At the outbreak of World War II, the British Department of Scientific and Industrial Research’s Radio Research Board asked Cartwright to help solve problems with its new top-secret radar technology. Drawing on their expertise in nonlinear differential equations, she and long-term colleague John Littlewood studied solutions of the Van der Pol equation, including a factor known as “sinusoidal forcing” and its role in the erratic behavior of high-frequency radio waves.

Exploring the Butterfly Effect

The duo published their results when the war ended, but they went relatively unnoticed. It was only in the 1960s that mathematicians, including Edward Lorenz, came across their findings and built them into the foundations of chaos theory. Heavily explored during the 1980s, the theory is based on the premise that complex systems — like weather patterns and water flows — sometimes reside in chaos, generating energy but without any predictability or direction.

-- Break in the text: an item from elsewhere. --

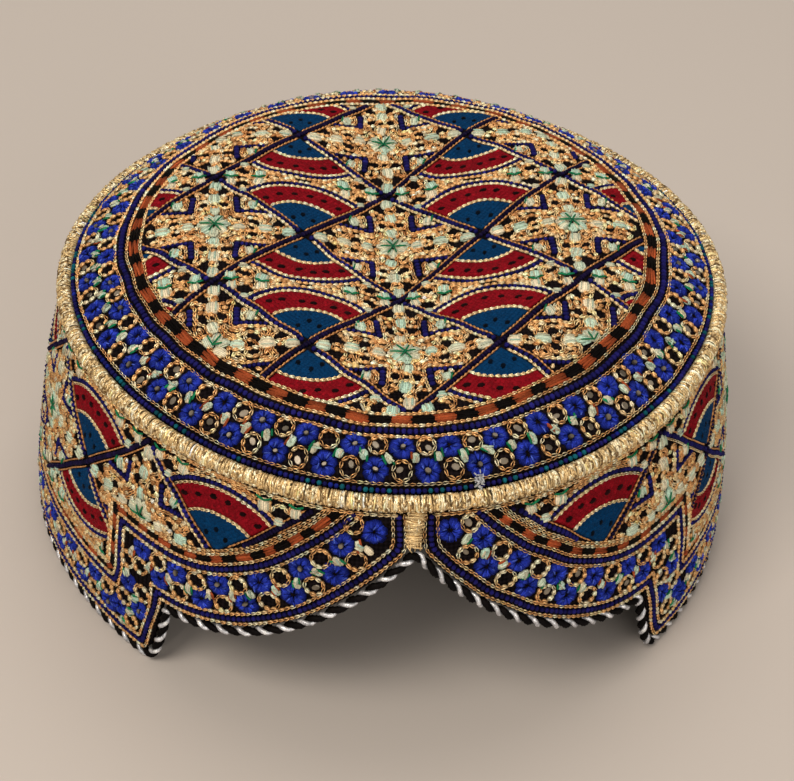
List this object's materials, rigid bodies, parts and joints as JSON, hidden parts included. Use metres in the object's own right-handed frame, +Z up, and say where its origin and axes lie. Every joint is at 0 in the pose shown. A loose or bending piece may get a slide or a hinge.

Today, its applications range from weather prediction to market research, crowd management and heartbeat inequalities.

“It has been said that something as small as the flutter of a butterfly’s wing can cause a typhoon halfway around the world.”

Their findings also influenced catastrophe theory – studying and classifying how the appearance or disappearance of a fixed point causes a system to abruptly change its state.

Cartwright became Girton’s Head of School in 1949 and was promoted to Reader in the Theory of Functions at Girton in 1959, although she continued to write papers on mathematical research subjects into the late 1980s.